Tip #3: Do not treat customers as guinea pigs. Another of Saltzgiver’s guiding principles for working with municipalities is therefore to never to use the customer as a guinea pig. “We work with our vendors to make sure we have the personnel trained appropriately,” he says. “Before we are there with the customers, we make sure we know what the optimal camera settings are, how to achieve them and numerous other things. Milestone has a well-developed certification and knowledge program, for example.”

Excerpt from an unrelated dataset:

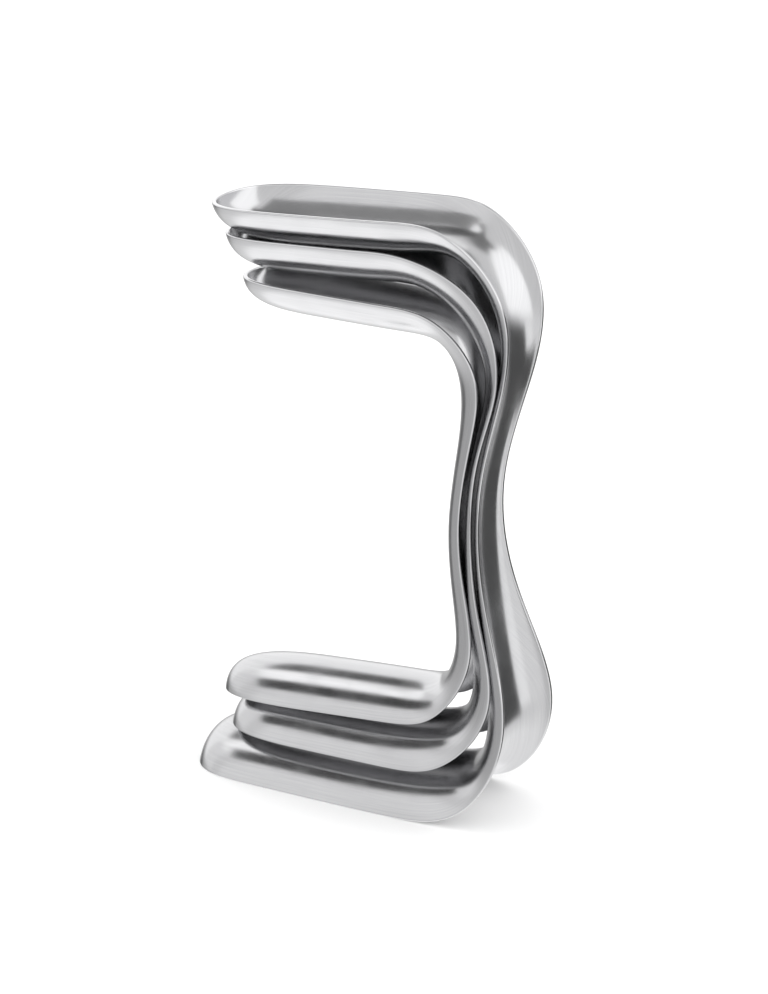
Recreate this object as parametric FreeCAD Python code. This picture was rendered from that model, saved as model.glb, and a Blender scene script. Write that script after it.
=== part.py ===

Being familiar with the products and the vendors that sell them is important not only before the installation but after as well. “That’s yet another way our blending of IT and security is valuable in how we sell to and service municipal clients,” Saltzgiver says. “We send the right people on service calls, based on what the job requires. That way our clients aren’t getting a tech who comes to their location then learns the job by sitting on the phone with someone. We don’t build in extra hours, which is hugely important when costs are scrutinized by taxpayers.”

Tip #4: Choose vendors wisely. Saltzgiver says one of the keys to winning business with municipal customers is to be highly selective when choosing vendors. “We pick up systems that are good and that we are good at, such as the Milestone VMS,” he says. “We take the same approach to cameras.”

That approach, he adds, saves municipalities money in the long run. “Our lines are limited, but what we do we do right,” he says. “Without our depth of experience in IT, we might just over engineer an expensive server that’s available in order to meet the minimum specifications. But drawing on our knowledge of IT, we’ve specialized in a platform that’s open and flexible enough to handle not just traditional data but video as well. That saves our customers money, because when we sell them a solution we sell the right solution.”